## Collected data
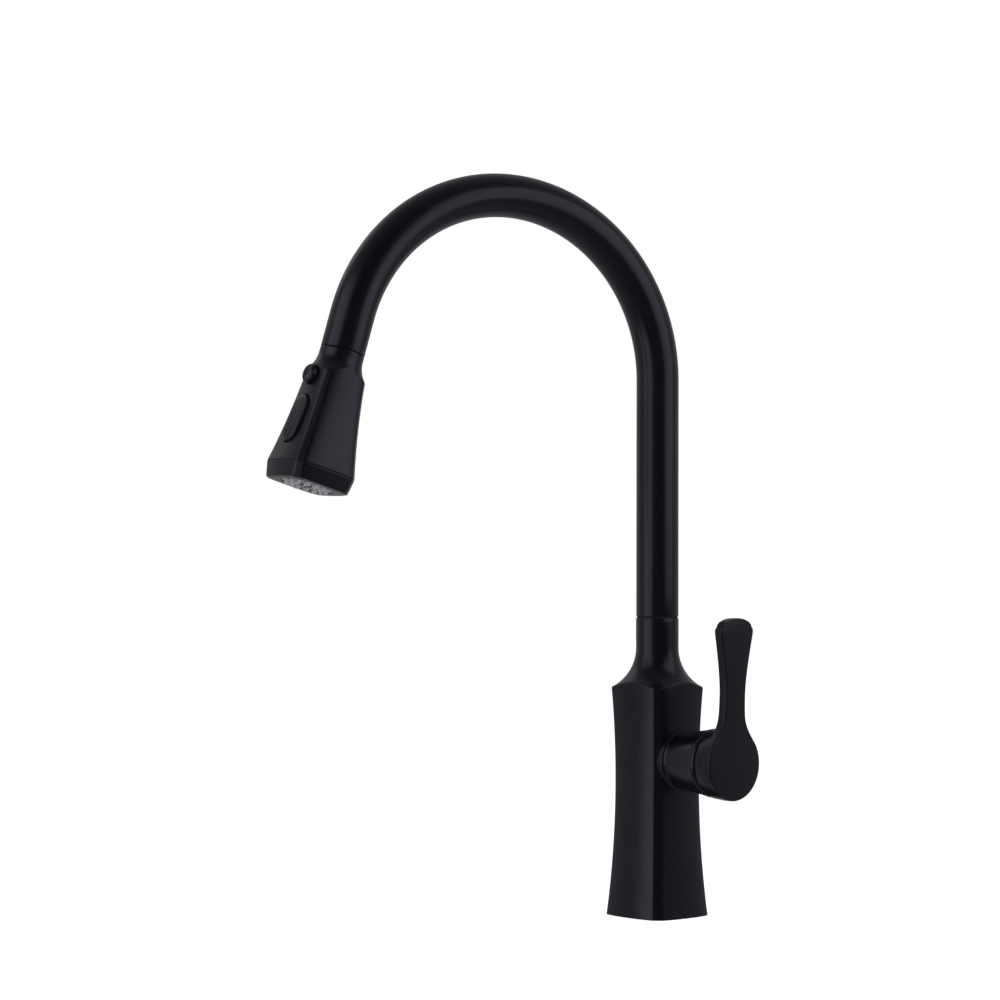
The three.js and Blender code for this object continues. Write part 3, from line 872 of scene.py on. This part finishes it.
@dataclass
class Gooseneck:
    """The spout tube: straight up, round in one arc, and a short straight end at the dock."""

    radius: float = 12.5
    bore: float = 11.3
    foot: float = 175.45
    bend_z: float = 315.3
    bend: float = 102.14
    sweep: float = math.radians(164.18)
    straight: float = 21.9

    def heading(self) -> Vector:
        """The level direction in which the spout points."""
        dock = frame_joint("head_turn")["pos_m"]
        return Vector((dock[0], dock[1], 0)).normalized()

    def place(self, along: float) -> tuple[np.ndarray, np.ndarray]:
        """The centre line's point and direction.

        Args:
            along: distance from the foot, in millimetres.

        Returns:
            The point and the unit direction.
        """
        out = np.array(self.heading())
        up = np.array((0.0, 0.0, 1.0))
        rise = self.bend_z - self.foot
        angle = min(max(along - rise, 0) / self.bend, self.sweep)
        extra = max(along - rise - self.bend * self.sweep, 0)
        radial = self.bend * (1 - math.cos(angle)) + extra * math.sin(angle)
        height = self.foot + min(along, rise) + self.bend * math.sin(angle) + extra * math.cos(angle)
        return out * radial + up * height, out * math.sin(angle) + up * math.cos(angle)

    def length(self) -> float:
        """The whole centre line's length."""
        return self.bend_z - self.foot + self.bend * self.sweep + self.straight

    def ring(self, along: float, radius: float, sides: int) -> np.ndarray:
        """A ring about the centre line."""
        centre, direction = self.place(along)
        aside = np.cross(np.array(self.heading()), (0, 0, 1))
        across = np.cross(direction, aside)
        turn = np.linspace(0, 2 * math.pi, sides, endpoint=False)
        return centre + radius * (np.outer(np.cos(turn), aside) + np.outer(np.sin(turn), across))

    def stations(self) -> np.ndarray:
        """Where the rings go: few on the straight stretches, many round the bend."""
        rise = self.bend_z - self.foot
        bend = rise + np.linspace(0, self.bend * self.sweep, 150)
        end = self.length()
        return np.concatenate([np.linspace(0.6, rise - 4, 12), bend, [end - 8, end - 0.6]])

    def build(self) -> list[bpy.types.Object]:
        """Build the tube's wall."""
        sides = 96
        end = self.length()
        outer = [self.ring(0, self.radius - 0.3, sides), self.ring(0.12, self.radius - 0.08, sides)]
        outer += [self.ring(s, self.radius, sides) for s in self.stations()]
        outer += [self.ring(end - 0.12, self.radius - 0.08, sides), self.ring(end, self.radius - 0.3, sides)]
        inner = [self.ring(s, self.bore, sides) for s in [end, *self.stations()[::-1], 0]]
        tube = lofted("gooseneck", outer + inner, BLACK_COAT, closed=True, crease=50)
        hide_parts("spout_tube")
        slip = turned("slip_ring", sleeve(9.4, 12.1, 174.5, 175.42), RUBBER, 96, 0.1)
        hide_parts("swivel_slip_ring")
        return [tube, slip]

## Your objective
Quote the whole listing above, leaving nothing out.

## Exercise response
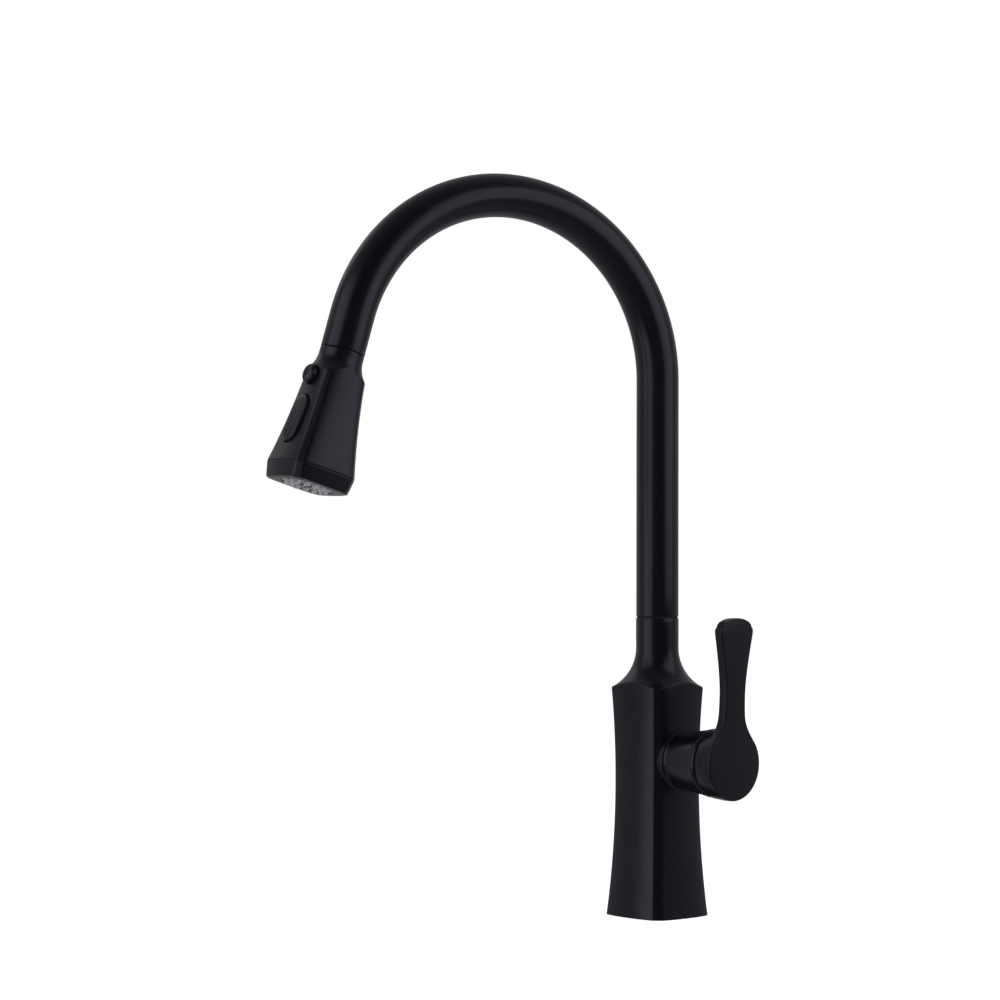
The three.js and Blender code for this object continues. Write part 3, from line 872 of scene.py on. This part finishes it.
@dataclass
class Gooseneck:
    """The spout tube: straight up, round in one arc, and a short straight end at the dock."""

    radius: float = 12.5
    bore: float = 11.3
    foot: float = 175.45
    bend_z: float = 315.3
    bend: float = 102.14
    sweep: float = math.radians(164.18)
    straight: float = 21.9

    def heading(self) -> Vector:
        """The level direction in which the spout points."""
        dock = frame_joint("head_turn")["pos_m"]
        return Vector((dock[0], dock[1], 0)).normalized()

    def place(self, along: float) -> tuple[np.ndarray, np.ndarray]:
        """The centre line's point and direction.

        Args:
            along: distance from the foot, in millimetres.

        Returns:
            The point and the unit direction.
        """
        out = np.array(self.heading())
        up = np.array((0.0, 0.0, 1.0))
        rise = self.bend_z - self.foot
        angle = min(max(along - rise, 0) / self.bend, self.sweep)
        extra = max(along - rise - self.bend * self.sweep, 0)
        radial = self.bend * (1 - math.cos(angle)) + extra * math.sin(angle)
        height = self.foot + min(along, rise) + self.bend * math.sin(angle) + extra * math.cos(angle)
        return out * radial + up * height, out * math.sin(angle) + up * math.cos(angle)

    def length(self) -> float:
        """The whole centre line's length."""
        return self.bend_z - self.foot + self.bend * self.sweep + self.straight

    def ring(self, along: float, radius: float, sides: int) -> np.ndarray:
        """A ring about the centre line."""
        centre, direction = self.place(along)
        aside = np.cross(np.array(self.heading()), (0, 0, 1))
        across = np.cross(direction, aside)
        turn = np.linspace(0, 2 * math.pi, sides, endpoint=False)
        return centre + radius * (np.outer(np.cos(turn), aside) + np.outer(np.sin(turn), across))

    def stations(self) -> np.ndarray:
        """Where the rings go: few on the straight stretches, many round the bend."""
        rise = self.bend_z - self.foot
        bend = rise + np.linspace(0, self.bend * self.sweep, 150)
        end = self.length()
        return np.concatenate([np.linspace(0.6, rise - 4, 12), bend, [end - 8, end - 0.6]])

    def build(self) -> list[bpy.types.Object]:
        """Build the tube's wall."""
        sides = 96
        end = self.length()
        outer = [self.ring(0, self.radius - 0.3, sides), self.ring(0.12, self.radius - 0.08, sides)]
        outer += [self.ring(s, self.radius, sides) for s in self.stations()]
        outer += [self.ring(end - 0.12, self.radius - 0.08, sides), self.ring(end, self.radius - 0.3, sides)]
        inner = [self.ring(s, self.bore, sides) for s in [end, *self.stations()[::-1], 0]]
        tube = lofted("gooseneck", outer + inner, BLACK_COAT, closed=True, crease=50)
        hide_parts("spout_tube")
        slip = turned("slip_ring", sleeve(9.4, 12.1, 174.5, 175.42), RUBBER, 96, 0.1)
        hide_parts("swivel_slip_ring")
        return [tube, slip]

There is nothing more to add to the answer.